# chickens in winter part 2



## caledonchicken (Jul 31, 2013)

Hi all,
I posted a while back about looking after chickens in winter and the concern of frozen eggs. We have moved the chicken coup into the garage so there is added shelter from the cold. It has just started to get cold in the evenings and I have had 2 frozen eggs thus far. We try to collect as soon as we can....Our girls do not lay in the evenings, they lay in the morning. 

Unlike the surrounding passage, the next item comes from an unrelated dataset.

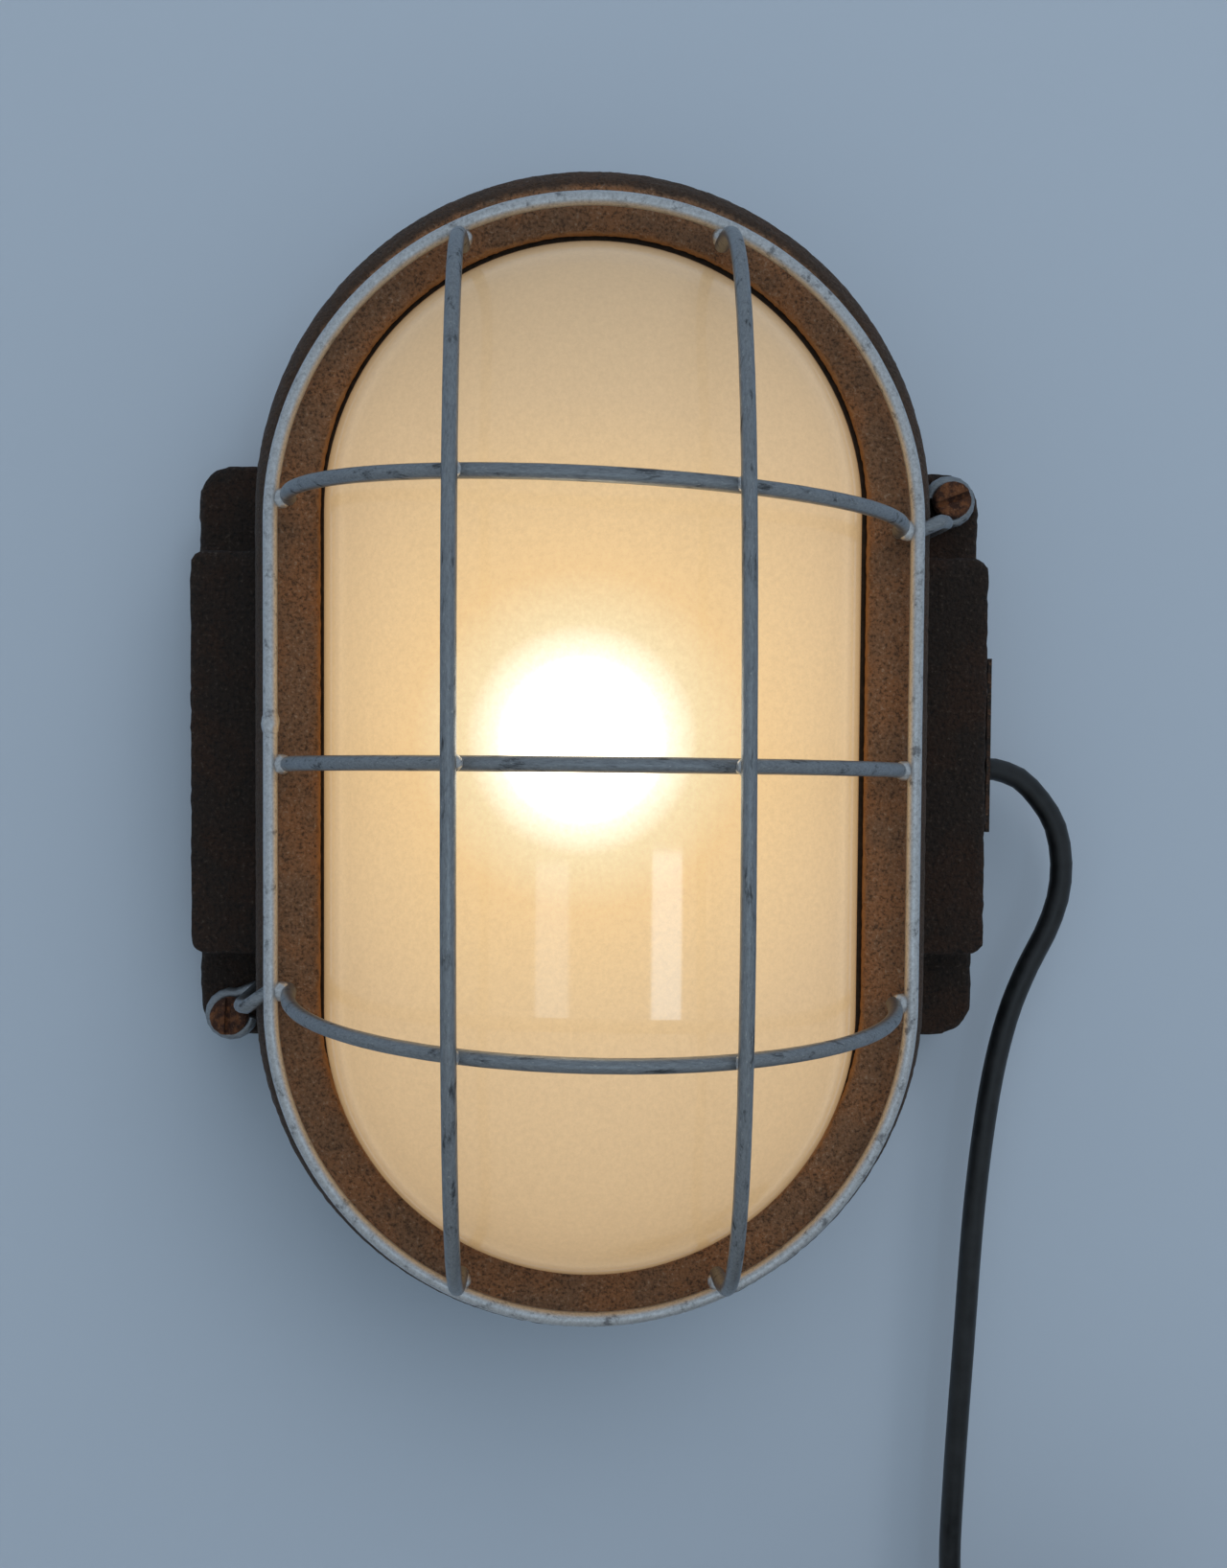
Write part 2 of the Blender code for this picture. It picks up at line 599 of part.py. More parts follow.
def make_clamp(steel):
    """The saddle that holds the cord to the bowl's floor."""
    rings = [[(x, y, z) for x, y in clamp_outline()] for z in (CLAMP[1] - 0.004, CLAMP[1] + 0.004)]
    clamp = solid("cord_clamp", steel, skin, rings, False)
    bores = []
    for side in (-1, 1):
        x = CLAMP[0] + side * CLAMP_SCREW_X
        bores.append(((x, -0.010, CLAMP[1]), (x, -0.004, CLAMP[1]), M3[2] + BORE_ROOM))
    cut_bores(clamp, bores)


def make_inner_wires(jacket, brown, blue, green, sleeve, brass):
    """The cord's inner end, its three cores, and the two wires to the lampholder."""
    clamp_y = FLOOR_Y - GAP - CORD_R
    inner = ((GROMMET_X[0] - GAP, *ENTRY), (0.0620, *ENTRY), (0.0560, -0.0175, 0.0000),
             (0.0490, -0.0110, 0.0140), (CLAMP[0], clamp_y, 0.0280), (CLAMP[0], clamp_y, 0.0530))
    tube("cord_inner_end", smooth_points(inner, 0.006), CORD_R, jacket)
    top_z, bend_z = 0.0533, 0.0550
    enter_z, leave_z = 0.0732, 0.0888
    side_x = -0.0208
    live_x, neutral_x, earth_x = CLAMP[0] + 0.0013, CLAMP[0] - 0.0013, CLAMP[0]
    core_y, low_core_y = clamp_y + 0.0007, clamp_y - 0.0016
    wires = {
        "mains_live_wire": (brown, (
            (live_x, core_y, top_z), (live_x, core_y, bend_z), (0.0420, -0.0090, 0.0625),
            (0.0280, -0.0100, 0.0660), (0.0120, -0.0112, 0.0668), (0.0060, TERMINAL_Y, 0.0712),
            (0.0060, TERMINAL_Y, enter_z))),
        "mains_neutral_wire": (blue, (
            (neutral_x, core_y, top_z), (neutral_x, core_y, bend_z), (0.0380, -0.0085, 0.0590),
            (0.0200, -0.0095, 0.0625), (0.0010, -0.0108, 0.0650), (-0.0060, TERMINAL_Y, 0.0705),
            (-0.0060, TERMINAL_Y, enter_z))),
        "mains_earth_wire": (green, (
            (earth_x, low_core_y, top_z), (earth_x, low_core_y, bend_z), (0.0380, -0.0130, 0.0580),
            (0.0150, -0.0125, 0.0575), (-0.0150, -0.0085, 0.0562), (-0.0320, -0.0069, EARTH[1]),
            (-0.0346, -0.0069, EARTH[1]))),
        "lamp_live_wire": (sleeve, (
            (0.0060, TERMINAL_Y, leave_z), (0.0060, TERMINAL_Y, 0.0915), (-0.0020, -0.0120, 0.1020),
            (-0.0200, -0.0120, 0.1050), (-0.0420, -0.0110, 0.0930), (-0.0560, -0.0100, 0.0660),
            (-0.0600, -0.0095, 0.0300), (-0.0600, -0.0095, -0.0200), (-0.0560, -0.0100, -0.0560),
            (-0.0420, -0.0180, -0.0800), (-0.0300, -0.0380, -0.0865), (side_x - 0.003, LAMP_Y, -0.0870),
            (side_x, LAMP_Y, -0.0870))),
        "lamp_neutral_wire": (sleeve, (
            (-0.0060, TERMINAL_Y, leave_z), (-0.0060, TERMINAL_Y, 0.0915), (-0.0110, -0.0120, 0.0970),
            (-0.0220, -0.0120, 0.0980), (-0.0380, -0.0110, 0.0860), (-0.0510, -0.0100, 0.0620),
            (-0.0550, -0.0095, 0.0300), (-0.0550, -0.0095, -0.0200), (-0.0510, -0.0100, -0.0520),
            (-0.0390, -0.0180, -0.0720), (-0.0300, -0.0380, -0.0790), (side_x - 0.003, LAMP_Y, -0.0800),
            (side_x, LAMP_Y, -0.0800))),
    }
    for name, (material, route) in wires.items():
        tube(name, smooth_points(route, 0.011), CORE_R, material)
    tag = ((0.0024, 0.0), (0.0046, 0.0), (0.0046, 0.0010), (0.0024, 0.0010))
    seat = (EARTH[0], FLOOR_Y - GAP, EARTH[1])
    solid("earth_tag", brass, add_turned, tag, seat, (0, -1, 0), 16, True)


# Cable entry, cord and plug

def make_entry(steel, rubber):
    """The thin plate over the cable entry and the tapered grommet moulded on the cord."""
    (plate_in, plate_out), (y, z) = ENTRY_PLATE_X, ENTRY
    plate = solid("entry_plate", steel, add_box, (plate_in, -0.036, -0.019), (plate_out, -0.004, 0.025))
    bores = [((0.098, y, z), (0.104, y, z), ENTRY_BORE_R)]
    for screw_z in ENTRY_PLATE_SCREW_Z:
        bores.append(((0.098, y, screw_z), (0.104, y, screw_z), M3[2] + BORE_ROOM))
    cut_bores(plate, bores)
    inner_x, outer_x = GROMMET_X
    section = ((0.0042, inner_x), (0.0046, inner_x + 0.001), (0.0055, 0.0995), (0.0055, 0.1022),
               (0.0047, 0.1034), (0.0038, outer_x))
    solid("cable_grommet", rubber, add_turned, section, (0.0, y, z), (1, 0, 0), 16)


def make_cord(jacket):
    """The supply cord: out of the ear, down to the floor, a coil, and a short lead to the plug."""
    y, z = ENTRY
    hanging = ((GROMMET_X[1] + GAP, y, z), (0.1065, y, z), (0.1130, y, -0.0058), (0.1188, -0.0198, -0.0115),
               (0.1232, -0.0195, -0.0187), (0.1251, -0.0190, -0.0283), (0.1244, -0.0185, -0.0379),
               (0.1213, -0.0180, -0.0472), (0.1170, -0.0175, -0.0560), (0.1118, -0.0170, -0.0700),
               (0.1075, -0.0167, -0.0900), (0.1040, -0.0165, -0.1200), (0.1015, -0.0165, -0.1600),
               (0.0995, -0.0165, -0.1950), (0.0988, -0.0165, -0.2200), (0.1010, -0.0165, -0.2350),
               (0.1055, -0.0165, -0.2450), (0.1070, -0.0165, -0.2470))
    tube("supply_cord", smooth_points(hanging, 0.0125), CORD_R, jacket)
    (inner, outer), (low, high) = COIL_R, COIL_Z
    ease = 0.0025
    section = ((inner, low + ease), (inner + ease, low), (outer - ease, low), (outer, low + ease),
               (outer, high - ease), (outer - ease, high), (inner + ease, high), (inner, high - ease))
    solid("cord_coil", jacket, add_turned, section, (*COIL, 0.0), (0, 0, 1), 24, True)
    plug_z = CORD_FLOOR_Z + PLUG_R + 0.0001
    lead = ((0.1085, -0.0968, CORD_FLOOR_Z + 0.0116), (0.1065, -0.0966, CORD_FLOOR_Z + 0.0122),
            (0.0980, -0.0942, CORD_FLOOR_Z + 0.0155), (0.0900, -0.0910, plug_z - 0.0008),
            (PLUG_X + 0.0030, PLUG_Y, plug_z), (PLUG_X + GAP, PLUG_Y, plug_z))
    tube("plug_lead", smooth_points(lead, 0.006), CORD_R, jacket)


def make_tie(strap):
    """The strap that holds the coil's turns together."""
    middle = (COIL_R[0] + COIL_R[1]) / 2
    half_wide = (COIL_R[1] - COIL_R[0]) / 2 + 3 * GAP
    low, high = COIL_Z[0] - GAP, COIL_Z[1] + GAP
    rings = []
    for along, grow in ((-0.003, 0.0), (-0.003, 0.0007), (0.003, 0.0007), (0.003, 0.0)):
        x0, x1 = COIL[0] + middle - half_wide - grow, COIL[0] + middle + half_wide + grow
        y = COIL[1] + along
        rings.append([(x0, y, low - grow), (x1, y, low - grow), (x1, y, high + grow), (x0, y, high + grow)])
    solid("cord_tie", strap, skin, rings, True)


def make_plug(plastic, brass):
    """A round two-pin plug lying beside the coil."""
    centre_z = CORD_FLOOR_Z + PLUG_R + 0.0001
    section = ((0.0042, 0.0), (0.0058, 0.010), (0.0090, 0.016), (0.0150, 0.022), (0.0178, 0.028),
               (PLUG_R, 0.034), (PLUG_R, PLUG_LONG))
    solid("plug_body", plastic, add_turned, section, (PLUG_X, PLUG_Y, centre_z), (-1, 0, 0), 20)
    face_x = PLUG_X - PLUG_LONG - GAP
    section = ((PIN_R, 0.0), (PIN_R, PIN_LONG - 0.0015), (PIN_R * 0.5, PIN_LONG))
    for number, side in enumerate((-1, 1), 1):
        base = (face_x, PLUG_Y + side * PIN_SPREAD, centre_z)
        solid(f"plug_pin_{number}", brass, add_turned, section, base, (-1, 0, 0), 12)


def main():
    clear_scene()
    iron = look("cast_iron", (0.070, 0.046, 0.030), 0.85, 0.2)
    wire = look("galvanised_wire", (0.36, 0.38, 0.40), 0.45, 0.9)
    steel = look("rusty_steel", (0.20, 0.11, 0.06), 0.70, 0.5)
    plated = look("plated_steel", (0.48, 0.48, 0.46), 0.40, 0.9)
    brass = look("brass", (0.62, 0.47, 0.20), 0.35, 0.9)
    rubber = look("black_rubber", (0.020, 0.020, 0.020), 0.75)
    jacket = look("black_jacket", (0.012, 0.013, 0.014), 0.45)
    glass = look("frosted_glass", (0.86, 0.80, 0.70), 0.35)
    globe = look("lamp_glass", (0.95, 0.93, 0.88), 0.20)
    porcelain = look("porcelain", (0.80, 0.78, 0.72), 0.25)
    tungsten = look("tungsten", (0.30, 0.29, 0.28), 0.40, 1.0)
    brown = look("brown_core", (0.16, 0.07, 0.03), 0.50)
    blue = look("blue_core", (0.03, 0.12, 0.38), 0.50)
    green = look("green_core", (0.10, 0.32, 0.08), 0.50)
    sleeve = look("white_sleeve", (0.70, 0.68, 0.62), 0.80)
    make_housing(iron)
    make_front_frame(iron)
    make_glass(glass)
    make_seals(rubber)
    make_guard(wire)
    make_guard_screws(steel)
    make_holder(porcelain, brass, plated)
    make_lamp(globe, brass, rubber, tungsten)
    make_terminals(porcelain, brass, plated)
    make_clamp(plated)
    make_inner_wires(jacket, brown, blue, green, sleeve, brass)
    make_small_screws(plated, brass)
    make_entry(steel, rubber)
    make_cord(jacket)
    make_tie(jacket)
    make_plug(jacket, brass)


main()
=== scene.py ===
# %% [markdown]
# # An oval cast-iron bulkhead lamp with a wire guard
# The lamp hangs on a wall with its light on. A cast-iron bowl carries a cast front ring, the ring
# holds a frosted glass dome, and a cage of galvanised wire keeps knocks off the glass. A black
# lead leaves on the right. The solid frame is already packed, so this file gives each visible
# piece its finer shape and its finish, and it reads every place from that frame.

import math

import bpy
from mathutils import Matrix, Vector


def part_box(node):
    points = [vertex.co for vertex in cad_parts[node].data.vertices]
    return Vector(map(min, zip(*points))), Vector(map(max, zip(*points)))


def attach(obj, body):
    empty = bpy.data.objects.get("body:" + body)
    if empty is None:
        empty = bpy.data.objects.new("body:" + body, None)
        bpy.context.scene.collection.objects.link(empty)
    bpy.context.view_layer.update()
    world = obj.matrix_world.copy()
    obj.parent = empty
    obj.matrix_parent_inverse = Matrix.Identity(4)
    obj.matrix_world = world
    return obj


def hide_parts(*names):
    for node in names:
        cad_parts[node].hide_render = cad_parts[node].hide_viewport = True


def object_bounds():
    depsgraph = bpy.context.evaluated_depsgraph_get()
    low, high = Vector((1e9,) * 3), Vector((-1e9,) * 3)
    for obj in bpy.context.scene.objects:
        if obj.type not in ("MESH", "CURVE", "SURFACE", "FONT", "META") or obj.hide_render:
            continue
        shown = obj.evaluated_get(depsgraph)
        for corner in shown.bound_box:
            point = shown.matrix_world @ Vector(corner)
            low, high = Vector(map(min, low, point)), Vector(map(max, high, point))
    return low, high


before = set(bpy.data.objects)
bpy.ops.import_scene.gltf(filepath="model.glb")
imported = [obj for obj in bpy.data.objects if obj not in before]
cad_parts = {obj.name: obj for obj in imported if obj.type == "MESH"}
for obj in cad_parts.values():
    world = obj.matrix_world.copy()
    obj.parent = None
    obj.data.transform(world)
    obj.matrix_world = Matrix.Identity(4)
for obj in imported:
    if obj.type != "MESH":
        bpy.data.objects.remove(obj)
cad_low, cad_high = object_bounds()
scene = bpy.context.scene
scene.view_settings.view_transform = "Standard"
print("frame box", [round(v, 4) for v in (*cad_low, *cad_high)])

# %% [markdown]
# ## The viewpoint
# The camera stands a little above the lamp's middle and about forty centimetres in front of the
# guard, turned slightly to the right and down. Everything is measured from the guard ring, so
# the view follows the lamp if its size is ever changed.

# %% Camera
ring_low, ring_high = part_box("guard_ring")
ring_centre = (ring_low + ring_high) / 2

camera_data = bpy.data.cameras.new("camera")
camera_data.lens = 39.17
camera_data.sensor_width = 36
camera_data.clip_start = 0.01
camera = bpy.data.objects.new("camera", camera_data)
camera.location = ring_centre + Vector((-0.0104, -0.3970, 0.0121))
camera.rotation_euler = (math.pi / 2 - 0.0409, -0.0069, -0.0370)
scene.collection.objects.link(camera)
scene.camera = camera
print("camera", [round(v, 4) for v in camera.location])

# %% [markdown]
# ## The lead
# A rubber lead a little thinner than a pencil leaves the grommet, turns down beside the ear and
# hangs to the floor, where the rest lies in a tied coil with the plug by it. It is one curve: points
# listed where it hangs, and a loop for the turns. A smooth curve is read through the points,
# because straight runs with rounded corners would look like bent wire.

# %% Helpers for lines in space
def curve_point(a, b, c, d, t):
    """A point between b and c on the smooth curve that also heeds a and d."""
    return 0.5 * (
        2 * b + (c - a) * t + (2 * a - 5 * b + 4 * c - d) * t**2 + (3 * b - a - 3 * c + d) * t**3
    )


def smooth_line(points, spacing):
    """Points about `spacing` apart on the smooth curve through the given ones."""
    knots = [Vector(p) for p in points]
    knots = [2 * knots[0] - knots[1], *knots, 2 * knots[-1] - knots[-2]]
    line = []
    for a, b, c, d in zip(knots, knots[1:], knots[2:], knots[3:]):
        count = max(1, round((c - b).length / spacing))
        line += [curve_point(a, b, c, d, i / count) for i in range(count)]
    return [*line, knots[-2]]


def line_length(points):
    return sum((Vector(b) - Vector(a)).length for a, b in zip(points, points[1:]))


def select_only(piece):
    """Selects one piece and makes it the active one."""
    bpy.ops.object.select_all(action="DESELECT")
    bpy.context.view_layer.objects.active = piece
    piece.select_set(True)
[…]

The coup is not insulated, however, we have it sitting on insulation to keep the cold from the ground. As well, it is quite a small coup and has 4 residents. I have bedded the nesting boxes with lots of extra bedding. (I am using shavings - would straw be better?) Any other suggestions would be welcome!

thanks 
Janet
Ontario, Canada


----------



## Jim (Sep 26, 2012)

No help here, I am in south Texas, where freezing is not a normal thing.


----------



## fox (Nov 30, 2013)

Lol. Yeah I'm in south texas too. Never thought of having frozen eggs. But I would look into some type of heat lamp and or electric heater to put somewhere on the outside of the nesting boxes?


----------



## piglett (Jun 21, 2012)

we are in new hampshire & frozen eggs can/has been a problem
we just try to collect them a couple times in the morning
when it gets to 10f we start loosing them to freezing
we take the frozen ones , cook them up shell & all
& feed them back to the hens


----------



## dcfrenkel (Nov 1, 2012)

I thaw and cook the frozen ones. Doesn't do them any harm. If I am not going to eat them right away, I put them in a ziplock in the freezer and thaw them when I am ready. You can eat them, bake with them...
Also eggs that have frozen and thawed have extra emulsifying power (learned this from a cookbook written by a biochemist) and make great mayonnaise. Apparently commercial mayo producers freeze their eggs so that they can use fewer eggs to more oil which cuts cost.

If you are really concerned you can put a lamp shining on the nests to prevent freezing eggs. But this does add to your electric bill.


----------